Supposed, I have Pandas DataFrame looks like below:
| Cluster | Variable | Group | Ratio | Value |
|---|---|---|---|---|
| 1 | GDP_M3 | GDP | 20% | 70% |
| 1 | HPI_M6 | HPI | 40% | 80% |
| 1 | GDP_lg2 | GDP | 35% | 50% |
| 2 | CPI_M9 | CPI | 10% | 50% |
| 2 | HPI_lg6 | HPI | 15% | 65% |
| 3 | CPI_lg12 | CPI | 15% | 90% |
| 3 | CPI_lg1 | CPI | 20% | 95% |
I would like to rank Variable based on Ratio and Value in the separated columns. The Ratio will rank from the lowest to the highest, while the Value will rank from the highest to the lowest.
There are some variables that I do not want to rank. In the example, I do not prefer CPI. Any type of CPI will not be considered for the rank e.g., CPI_M9. However, the case will be expected only if there is only that particular variable in the Cluster.
The results from condition above will look like the table below:
| Cluster | Variable | Group | Ratio | Value | RankRatio | RankValue |
|---|---|---|---|---|---|---|
| 1 | GDP_M3 | GDP | 20% | 70% | 1 | 2 |
| 1 | HPI_M6 | HPI | 40% | 80% | 3 | 1 |
| 1 | GDP_lg2 | GDP | 35% | 50% | 2 | 3 |
| 2 | CPI_M9 | CPI | 10% | 50% | NaN | NaN |
| 2 | HPI_lg6 | HPI | 15% | 65% | 1 | 1 |
| 3 | CPI_lg12 | CPI | 15% | 90% | 1 | 2 |
| 3 | CPI_lg1 | CPI | 20% | 95% | 2 | 1 |
For Cluster 1, the GDP_M3 has the lowest Ratio at 20%, while the HPI_M3 has the highest Value at 80%. Thus, both of them will be assigned rank 1 and the others will be followed subsequently.
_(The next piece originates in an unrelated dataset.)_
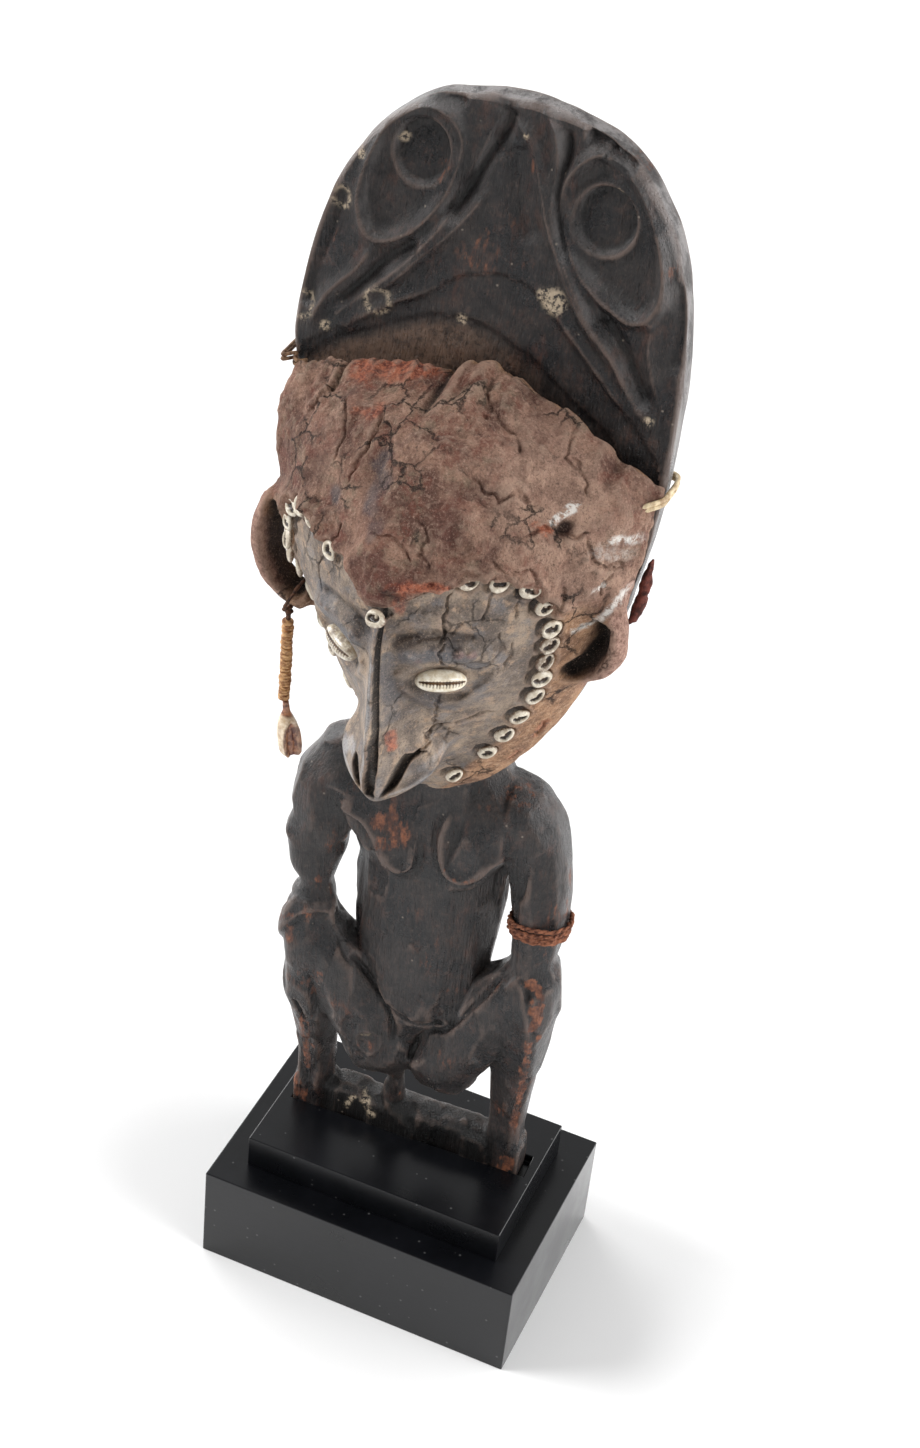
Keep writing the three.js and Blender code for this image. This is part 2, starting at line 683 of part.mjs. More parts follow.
function caneTie({ side, height, reach }) {
  const gap = (fitGap + caneThickness / 2) / part;
  const spare = 0.9;
  const edge = halfWidth(height) + pasteOverhang + gap;
  const board = boardFront(height);
  const back = board + boardThickness / part + gap;
  const frontOf = (x, h) => {
    const onPaste = h < upperEdge(x) + caneWidth / 2;
    return (onPaste ? pasteFront(x, h) : boardFront(h)) - gap - spare;
  };
  const over = [reach, reach / 2, 3.5].map((inset) => {
    const h = height - inset / 4;
    return [edge - inset, frontOf(edge - inset, h), h];
  });
  const route = [
    ...over, [edge + 0.4, board - 6, height], [edge + 0.2, board, height], [edge, back - 4, height],
    [edge - 4, back, height], [edge - 14, back, height - 1],
  ];
  const path = new THREE.CatmullRomCurve3(route.map(([x, y, z]) => at(side * x, y, z)));
  const steps = 13;
  const rings = Array.from({ length: steps + 1 }, (_, i) => {
    const t = i / steps;
    const run = path.getTangentAt(t);
    const outward = vector(0, 0, 0).crossVectors(run, vector(0, 0, 1)).normalize();
    return ovalRing(path.getPointAt(t), vector(0, 0, 1), outward, caneWidth / 2, caneThickness / 2, 5, 2);
  });
  return solid(skin(rings));
}

// A torn strip of red bark caught between the paste and the board on the right
function barkStrip() {
  const course = [
    [317, -13, 1.6, 2.6], [323, -14, 2.6, 3], [331, -15, 2.4, 3], [339, -14, 2, 2.6], [346, -12, 1.2, 2],
  ];
  const outside = pasteOverhang + fitGap / part;
  const stations = course.map(([h, y, halfWide, halfDeep]) => {
    const x = halfWidth(h) + outside + halfWide;
    return [x, y, h, halfWide, halfDeep];
  });
  return solid(skin(limbRings(stations, 6, 2)));
}

// Plinth: a base block and a smaller step block, with a slot for the foot bar

const stepWidth = barLength + 2 * stepMarginSide;
const stepDepth = barDepth + 2 * stepMarginFront;
const plinthWidth = stepWidth + 2 * plinthLedgeSide;
const plinthDepth = stepDepth + 2 * plinthLedgeFront;

function block(width, depth, height, bottom) {
  const box = new THREE.BoxGeometry(width, depth, height);
  box.translate(0, 0, bottom + height / 2);
  return solid(box);
}

function stepBlock() {
  const above = 5;
  const slotLength = barLength + slotSpare + 2 * fitGap;
  const slot = new THREE.BoxGeometry(slotLength, barDepth + 2 * fitGap, barSink + above);
  slot.translate(slotSpare / 2, 0, ground + (above - barSink) / 2);
  slot.rotateZ(footTurn);
  slot.translate(...footShift, 0);
  return block(stepWidth, stepDepth, stepHeight, plinthHeight).subtract(solid(slot));
}

// Assembly

const object = new THREE.Group();

function place(name, manifold, finish) {
  const { vertProperties, triVerts } = manifold.getMesh();
  const geometry = new THREE.BufferGeometry();
  geometry.setAttribute('position', new THREE.BufferAttribute(vertProperties, 3));
  geometry.setIndex(new THREE.BufferAttribute(triVerts, 1));
  const mesh = new THREE.Mesh(geometry, new THREE.MeshStandardMaterial(finish));
  mesh.name = name;
  object.add(mesh);
}

function modelledHead() {
  const pockets = shellGroups.flatMap(({ places }) => places.map((seat) => seated(pocketGeometry(), seat)));
  const eyeSeats = Object.keys(eyePlaces).map((name) => cowrie(name, fitGap));
  const body = joined([pasteBody(), nose(), ...Object.keys(earLobes).map(ear)]);
  return body.subtract(joined([...pockets, ...eyeSeats]));
}

place('plinth_base', block(plinthWidth, plinthDepth, plinthHeight, 0), finishes.blackPaint);
place('plinth_step', stepBlock(), finishes.blackPaint);
place('carved_figure', carvedFigure(), finishes.patinaWood);
place('modelled_head', modelledHead(), finishes.paste);
Object.keys(eyePlaces).forEach((name) => place(`eye_cowrie_${name}`, cowrie(name), finishes.cowrie));
shellGroups.forEach(({ name, places }) => {
  places.forEach((seat, i) => {
    const label = places.length > 1 ? `${name}_${String(i + 1).padStart(2, '0')}` : name;
    place(`shell_${label}`, seated(shellGeometry(), seat, Math.PI / 2), finishes.seaShell);
  });
});
place('earring_thread', earringThread(), finishes.fibre);
place('earring_discs', earringDiscs(), finishes.discShell);
place('earring_pendant', earringPendant(), finishes.cowrie);
place('armband', armband(), finishes.fibre);
Object.entries(ties).forEach(([name, tie]) => place(`cane_tie_${name}`, caneTie(tie), finishes.cane));
place('bark_strip', barkStrip(), finishes.redBark);

export default object;
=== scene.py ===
import itertools
import math

import bmesh
import bpy
import numpy as np
from mathutils import Matrix, Vector
from mathutils.bvhtree import BVHTree


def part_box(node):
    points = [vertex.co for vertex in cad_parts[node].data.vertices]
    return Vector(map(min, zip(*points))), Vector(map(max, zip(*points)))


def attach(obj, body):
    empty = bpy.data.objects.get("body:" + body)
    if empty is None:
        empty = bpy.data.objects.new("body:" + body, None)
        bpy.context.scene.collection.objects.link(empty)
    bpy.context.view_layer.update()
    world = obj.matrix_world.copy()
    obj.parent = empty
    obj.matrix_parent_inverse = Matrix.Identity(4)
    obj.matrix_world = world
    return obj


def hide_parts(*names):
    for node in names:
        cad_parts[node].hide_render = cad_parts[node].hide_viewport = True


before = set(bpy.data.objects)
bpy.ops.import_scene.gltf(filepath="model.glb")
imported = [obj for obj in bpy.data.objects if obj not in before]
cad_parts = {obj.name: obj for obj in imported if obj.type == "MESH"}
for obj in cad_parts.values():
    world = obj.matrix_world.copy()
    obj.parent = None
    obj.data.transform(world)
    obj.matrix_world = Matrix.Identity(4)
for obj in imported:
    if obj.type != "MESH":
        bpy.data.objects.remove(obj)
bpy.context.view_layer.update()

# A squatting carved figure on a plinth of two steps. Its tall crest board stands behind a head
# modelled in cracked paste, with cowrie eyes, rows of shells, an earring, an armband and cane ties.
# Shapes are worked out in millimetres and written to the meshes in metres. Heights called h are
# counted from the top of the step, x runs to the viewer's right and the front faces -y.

MM = 0.001
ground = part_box("plinth_step")[1].z / MM
figure_low, figure_high = (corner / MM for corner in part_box("carved_figure"))
crest_top = figure_high.z - ground
crest_half = (figure_high.x - figure_low.x) / 2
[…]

For Cluster 2, even CPI_M9 has the lowest Ratio but the CPI is not prefer. Thus, the rank 1 will be assigned to HPI_lg6.
For Cluster 3, there are variables from the only CPI Group and there is no other options to rank. Thus, the CPI_lg12 and CPI_lg1 are ranked based on the lowest Ratio and the highest Value.
df['RankRatio'] = df.groupby(['Cluster'])['Ratio'].rank(method = 'first', ascending = True) df['RankValue'] = df.groupby(['Cluster'])['Value'].rank(method = 'first', ascending = False) I have some code that can be handled only general case but for specific case with unprefer group of variables, my code cannot handle it.
Please help or suggest on this. Thank you.